### Written task
Using the listing below, set down each line from the line containing "for name, frog" through the line containing "a plywood board.", both ends included, exactly and with nothing added.

===== Stored data =====

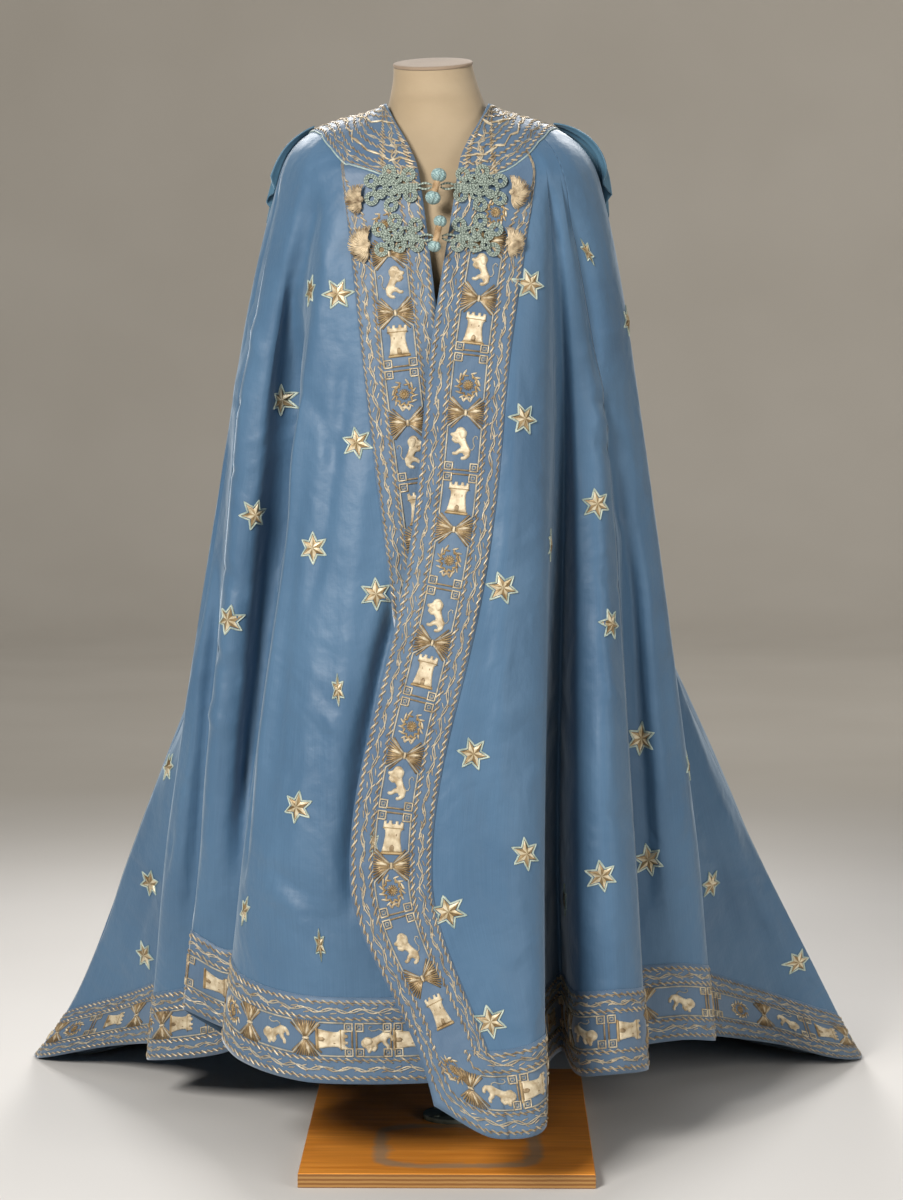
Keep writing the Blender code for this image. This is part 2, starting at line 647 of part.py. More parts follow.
def plate(name, flat, triangles, back, front, finish):
    """A plate from a flat outline's triangles and the points of its back and front faces."""
    count = len(flat)
    facing = []
    for a, b, c in triangles:
        turn = (flat[b] - flat[a]).cross(flat[c] - flat[a])
        facing.append((a, b, c) if turn > 0 else (a, c, b))
    faces = []
    edges = {}
    for a, b, c in facing:
        faces.append((a + count, b + count, c + count))
        faces.append((c, b, a))
        for edge in ((a, b), (b, c), (c, a)):
            edges[edge] = True
    for a, b in edges:
        if (b, a) not in edges:
            faces.append((a, b, b + count, a + count))
    return make_object(name, np.concatenate([back, front]), faces, finish)


def build_frog(name, frog):
    """Rings of cord round a knotted middle, on the chest, with a tongue out to the toggle."""
    shapes = []
    holes = []
    for disc in frog.discs:
        x = frog.x + frog.side * disc.out
        z = frog.z + disc.up
        shapes.append(polygon(x * MM, z * MM, disc.radius * MM, DISC_SIDES))
        if disc.hole:
            holes.append(polygon(x * MM, z * MM, disc.hole * MM, HOLE_SIDES))
    low = (frog.z - TONGUE_HALF_HEIGHT) * MM
    high = (frog.z + TONGUE_HALF_HEIGHT) * MM
    root = (frog.x - frog.side * 12) * MM
    end = frog.tongue_end * MM
    near, far = sorted((root, end))
    shapes.append([(near, low), (far, low), (far, high), (near, high)])
    flat, triangles = flat_union(shapes, holes)
    x = np.array([p.x for p in flat])
    z = np.array([p.y for p in flat])
    edge = edge_x(z, frog.side < 0)
    within = np.minimum(x, edge) if frog.side < 0 else np.maximum(x, edge)
    depth, facing = front_depth(within, z, frog.side < 0)
    beyond = np.abs(x - within)
    lift = np.minimum(TONGUE_LIFT, beyond * 0.5)
    back = np.stack([x, depth - APPLIQUE_LOW / facing - lift, z], axis=1)
    front = np.stack([x, depth - (APPLIQUE_LOW + FROG_WALL) / facing - lift, z], axis=1)
    plate(name, flat, triangles, back, front, CORD)


def edge_x(z, left):
    """Where a front edge is at these heights, a little inside the cloth."""
    alongs = np.linspace(0.0, 0.4, 81)
    path = cloth(np.full(81, 0.0 if left else float(LAST)), alongs)
    inside = -2 * MM if left else 2 * MM
    return np.interp(-np.asarray(z), -path[:, 2], path[:, 0]) + inside


def build_tassel(name, tassel):
    """A shell-shaped fan of locks, three-sided, fused at their roots into a round head."""
    head_x = tassel.head_x * MM
    depth, facing = front_depth(head_x, tassel.z * MM, tassel.side < 0)
    y = float(depth[0]) - APPLIQUE_LOW / float(facing[0]) - TASSEL_LIFT
    points = []
    faces = []
    spread = math.radians(TASSEL_SPREAD)
    pitch = spread / TASSEL_LOCKS
    middle = 0 if tassel.side > 0 else math.pi
    root = TASSEL_HEAD * 0.6
    for n in range(TASSEL_LOCKS):
        angle = middle - spread / 2 + pitch * (n + 0.5)
        reach = (tassel.length - 2.5 * (n % 2)) * MM
        first = len(points)
        for radius, top in ((root, TASSEL_THICK * 0.6), (reach, TASSEL_THICK * 0.75)):
            for share, height in ((-LOCK_SHARE, 0.0), (LOCK_SHARE, 0.0), (0.0, top)):
                a = angle + share * pitch
                x = head_x + radius * math.cos(a)
                z = tassel.z * MM + radius * math.sin(a)
                points.append((x, y - height - 0.2 * MM, z))
        a, b, c, d, e, f = range(first, first + 6)
        faces += [(a, c, b), (d, e, f), (a, b, e, d), (b, c, f, e), (c, a, d, f)]
    locks = make_object(name + "_locks", points, faces, TASSEL_THREAD)
    locks.hide_render = True
    locks.display_type = "WIRE"
    head = lathe(
        name,
        ((0, 0), (TASSEL_HEAD, 0), (TASSEL_HEAD, 0.7 * TASSEL_THICK), (0, TASSEL_THICK)),
        TASSEL_SIDES,
        TASSEL_THREAD,
    )
    head.data.transform(turned_to_front(head_x, y, tassel.z * MM))
    joined = head.modifiers.new("locks", "BOOLEAN")
    joined.operation = "UNION"
    joined.object = locks


def turned_to_front(x, y, z):
    """The matrix that turns a shape's +Z to the front and moves it to a place."""
    return Matrix.Translation((x, y, z)) @ Matrix.Rotation(math.radians(90), 4, "X")


def lathe(name, profile, sides, finish, centre=(0, 0, 0)):
    """A turned shape from (radius, height) pairs that start and end on the axis."""
    points = []
    rings = []
    for radius, height in profile:
        if radius == 0:
            rings.append([len(points)])
            points.append((centre[0], centre[1], centre[2] + height))
            continue
        rings.append([len(points) + i for i in range(sides)])
        for i in range(sides):
            angle = 2 * math.pi * i / sides
            x = centre[0] + radius * math.cos(angle)
            y = centre[1] + radius * math.sin(angle)
            points.append((x, y, centre[2] + height))
    return make_object(name, points, ring_faces(rings), finish, 35)


def ring_faces(rings):
    """Faces between rings from bottom to top, with the end rings closed."""
    faces = []
    for low, high in zip(rings, rings[1:]):
        sides = max(len(low), len(high))
        for i in range(sides):
            k = (i + 1) % sides
            if len(low) == 1:
                faces.append((low[0], high[k], high[i]))
            elif len(high) == 1:
                faces.append((low[i], low[k], high[0]))
            else:
                faces.append((low[i], low[k], high[k], high[i]))
    if len(rings[0]) > 1:
        faces.append(tuple(reversed(rings[0])))
    if len(rings[-1]) > 1:
        faces.append(tuple(rings[-1]))
    return faces


def build_torso():
    points = []
    rings = []
    for ring in TORSO_RINGS:
        rings.append([len(points) + i for i in range(TORSO_SIDES)])
        for i in range(TORSO_SIDES):
            angle = 2 * math.pi * i / TORSO_SIDES
            x = ring.centre_x + ring.half_x * math.cos(angle)
            y = ring.centre_y + ring.half_y * math.sin(angle)
            tilt = NECK_SLANT * ring.half_y * math.sin(angle)
            roll = NECK_ROLL * ring.half_x * math.cos(angle)
            z = ring.height + ring.slant * (tilt + roll)
            points.append((x * MM, y * MM, z * MM))
    make_object("torso", points, ring_faces(rings), LINEN)


def build_neck_cap():
    top = TORSO_RINGS[-1]
    points = []
    rings = []
    sections = ((0, CAP_OVERHANG), (0.75, CAP_OVERHANG), (1, -0.6 * MM))
    for height, over in sections:
        rings.append([len(points) + i for i in range(TORSO_SIDES)])
        for i in range(TORSO_SIDES):
            angle = 2 * math.pi * i / TORSO_SIDES
            x = top.centre_x * MM + (top.half_x * MM + over) * math.cos(angle)
            y = top.centre_y * MM + (top.half_y * MM + over) * math.sin(angle)
            tilt = NECK_SLANT * (y - top.centre_y * MM)
            roll = NECK_ROLL * (x - top.centre_x * MM)
            z = top.height * MM + SEAM_GAP + height * CAP_THICKNESS + tilt + roll
            points.append((x, y, z))
    make_object("neck_cap", points, ring_faces(rings), CAP_LINEN)


def build_stand():
    bevel = BOARD_BEVEL
    points = []
    rings = []
    levels = ((bevel, 0), (0, bevel), (0, BOARD_THICKNESS - bevel), (bevel, BOARD_THICKNESS))
    for inset, height in levels:
        rings.append([len(points) + i for i in range(4)])
        across = BOARD_WIDTH / 2 - inset
        deep = BOARD_DEPTH / 2 - inset
        corners = ((-across, -deep), (across, -deep), (across, deep), (-across, deep))
        points += [(x, y, height) for x, y in corners]
    board = make_object("board", points, ring_faces(rings), WOOD, 30)
    turn = Matrix.Rotation(math.radians(BOARD_TURN), 4, "Z")
    board.data.transform(Matrix.Translation((BOARD_CENTRE_X, BOARD_CENTRE_Y, 0)) @ turn)
    foot = BOARD_THICKNESS + SEAM_GAP
    top = TORSO_RINGS[0].height * MM - SEAM_GAP
    lathe(
        "stand_pole",
        (
            (0, foot),
            (FLANGE_RADIUS, foot),
            (FLANGE_RADIUS, foot + FLANGE_HEIGHT * 0.7),
            (FLANGE_RADIUS - 2 * MM, foot + FLANGE_HEIGHT),
            (POLE_RADIUS, foot + FLANGE_HEIGHT),
            (POLE_RADIUS, top),
            (0, top),
        ),
        POLE_SIDES,
        STEEL,
        (POLE_X, POLE_Y, 0),
    )


def build_toggle(name, toggle):
    """A tube with a knob on each end, made as one turned shape and leaned into place."""
    top = Vector((toggle.top_x, toggle.y, toggle.top_z)) * MM
    foot = Vector((toggle.foot_x, toggle.y, toggle.foot_z)) * MM
    length = (top - foot).length
    profile = []
    for i in range(6):
        angle = math.pi * (i / 5) * 0.82
        profile.append((KNOB_RADIUS * math.sin(angle), -KNOB_RADIUS * math.cos(angle)))
    profile[0] = (0, -KNOB_RADIUS)
    profile.append((TOGGLE_RADIUS, KNOB_RADIUS * 0.95))
    upper = [(radius, length - height) for radius, height in reversed(profile)]
    made = lathe(name, tuple(profile + upper), 12, TOGGLE_THREAD)
    turn = Vector((0, 0, 1)).rotation_difference(top - foot).to_matrix().to_4x4()
    made.data.transform(turn)
    made.data.transform(Matrix.Translation(foot))


def move_origin():
    """Puts the middle of the whole model's footprint at the origin, standing on z = 0."""
    solids = [o for o in bpy.context.scene.objects if o.type == "MESH" and not o.hide_render]
    corners = np.array([v.co for o in solids for v in o.data.vertices])
    middle = (corners.min(axis=0) + corners.max(axis=0)) / 2
    for made in bpy.context.scene.objects:
        made.data.transform(Matrix.Translation((-middle[0], -middle[1], 0)))


def main():
    for old in list(bpy.data.objects):
        bpy.data.objects.remove(old)
    build_stand()
    build_torso()
    build_neck_cap()
    build_panels()
    build_borders()
    build_collar()
    build_hood()
    for name, frog in FROGS.items():
        build_frog(name, frog)
    for name, toggle in TOGGLES.items():
        build_toggle(name, toggle)
    for name, tassel in TASSELS.items():
        build_tassel(name, tassel)
    move_origin()


main()
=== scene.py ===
"""The looks of a silk mantle with a train, worn by a limbless dress form on a plywood board.

Left and right are the viewer's, seen from the front. The cloth is one surface over "ribs",
lines that run down it from the neck to the hem. Flat patterns, such as a border's embroidery,
are drawn in metres on a chart of a stretch of that surface, and then laid on it.
"""

import math
from collections import namedtuple

import bpy
import numpy as np
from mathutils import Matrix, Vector


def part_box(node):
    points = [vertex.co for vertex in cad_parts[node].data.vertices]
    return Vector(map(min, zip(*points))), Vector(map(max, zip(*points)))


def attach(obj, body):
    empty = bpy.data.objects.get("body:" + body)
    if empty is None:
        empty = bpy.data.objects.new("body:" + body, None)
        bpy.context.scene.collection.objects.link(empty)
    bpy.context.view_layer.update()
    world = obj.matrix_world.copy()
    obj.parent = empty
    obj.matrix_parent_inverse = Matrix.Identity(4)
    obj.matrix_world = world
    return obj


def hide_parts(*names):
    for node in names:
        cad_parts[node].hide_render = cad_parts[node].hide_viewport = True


MM = 0.001
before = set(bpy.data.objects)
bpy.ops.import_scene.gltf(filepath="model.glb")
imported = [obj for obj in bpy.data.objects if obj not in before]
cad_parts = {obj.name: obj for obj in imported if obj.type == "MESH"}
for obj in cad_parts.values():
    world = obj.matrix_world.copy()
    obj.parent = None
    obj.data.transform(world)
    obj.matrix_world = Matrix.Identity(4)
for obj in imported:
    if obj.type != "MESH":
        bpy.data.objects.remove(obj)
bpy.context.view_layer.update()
BOARD_LOW, BOARD_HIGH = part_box("board")

# The dress form's axis, from where the board's middle lies.
BOARD_FROM_AXIS = (0.5 * MM, 106 * MM)
AXIS = np.array(
    [
        (BOARD_LOW.x + BOARD_HIGH.x) / 2 - BOARD_FROM_AXIS[0],
        (BOARD_LOW.y + BOARD_HIGH.y) / 2 - BOARD_FROM_AXIS[1],
        0.0,
    ]
)

# The photographer's camera, from the form's axis.
CAMERA_BACK = 4.0
CAMERA_HEIGHT = 1.057
LENS = 84
FOCAL = 2800
MIDDLE_X = 449
MIDDLE_Y = 410
PHOTO_WIDTH = 903
PHOTO_HEIGHT = 1200

# Cloth thicknesses and heights over the silk.
CLOTH_WALL = 2.0 * MM
GROUND_LOW = 0.2 * MM
GROUND_HIGH = 1.1 * MM
COLLAR_GROUND = 1.7 * MM
FRONT_BORDER = 111 * MM
HEM_BORDER = 117 * MM

# The collar's length from the neckline at turns round the form, in millimetres.
COLLAR_TURNS = (0, 15, 30, 45, 60, 75, 90, 120, 180, 240, 270, 285, 300, 315, 330, 345, 360)
COLLAR_LENGTHS = (
    175, 170, 148, 124, 112, 116, 128, 140, 155, 128, 118, 108, 104, 110, 132, 160, 168
)

# Where each rib crosses the neck, the crest of the shoulders and the ring below them.
Ring = namedtuple("Ring", "centre_x centre_y half_x half_y first_turn side_z front_z back_z")
NECK = Ring(-16.5, -16, 78, 80, 72, 1490, 1490, 1498)
CREST = Ring(-16.5, 0, 183, 110, 11.5, 1451, 1417, 1450)
SHOULDER = Ring(-14.5, 0, 231, 142, 6, 1380, 1366, 1380)

ELBOW_Z = 1050
SHIN_Z = 450
ANKLE_SHARE = 0.6
STATION = (0.0, 0.07, 0.14, 0.36, 0.72, 0.87, 1.0)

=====

### Answer to the exercise
    for name, frog in FROGS.items():
        build_frog(name, frog)
    for name, toggle in TOGGLES.items():
        build_toggle(name, toggle)
    for name, tassel in TASSELS.items():
        build_tassel(name, tassel)
    move_origin()


main()
=== scene.py ===
"""The looks of a silk mantle with a train, worn by a limbless dress form on a plywood board.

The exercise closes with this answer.